Whenever the free-speech rights of Sesame Street characters are threatened, US Senator Ed Markey is ready to stand up and be counted. For instance, consider what happened in 2012 after Republican presidential candidate Mitt Romney and his running mate, Paul Ryan, threatened to cut off funding for the Corporation for Public Broadcasting. Markey — then a congressman — issued a statement saying, “A Ryan-Romney ticket buys admission to a budget match-up where Big Oil wins and Big Bird loses.”
Sen. Ed Markey AP
Unfortunately, Markey, a Massachusetts Democrat, is less enthusiastic when it comes to supporting the right to speak offensively on television, radio, and the Internet. This past April, Markey proposed legislation to monitor so-called hate speech that might instigate “crimes based on gender, race, religion, ethnicity, or sexual orientation.” The monitoring project would lead to a congressional report.
“We have recently seen in Kansas the deadly destruction and loss of life that hate speech can fuel in the United States, which is why it is critical to ensure the Internet, television and radio are not encouraging hate crimes or hate speech that is not outside the protection of the First Amendment,” Markey said in a press release.

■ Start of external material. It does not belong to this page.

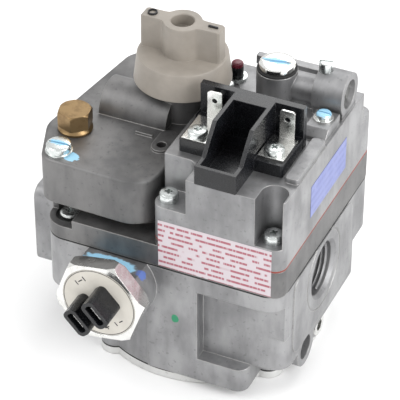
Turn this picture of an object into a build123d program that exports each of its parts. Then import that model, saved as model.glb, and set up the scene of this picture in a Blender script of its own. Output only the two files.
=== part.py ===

Despite Markey’s assurances that his bill would not threaten constitutionally protected speech, others aren’t so sure. Civil-liberties lawyer Harvey Silverglate, who writes the Campus Muzzle Awards, which accompany this article, told the Boston Herald, “This proposed legislation is worse than merely silly. It is dangerous.”
And Harvard Law School professor Alan Dershowitz put it this way in an interview with the conservative website NewsMax: “I have never in my life seen a successful effort to define hate speech that does not interfere with rights of free expression.”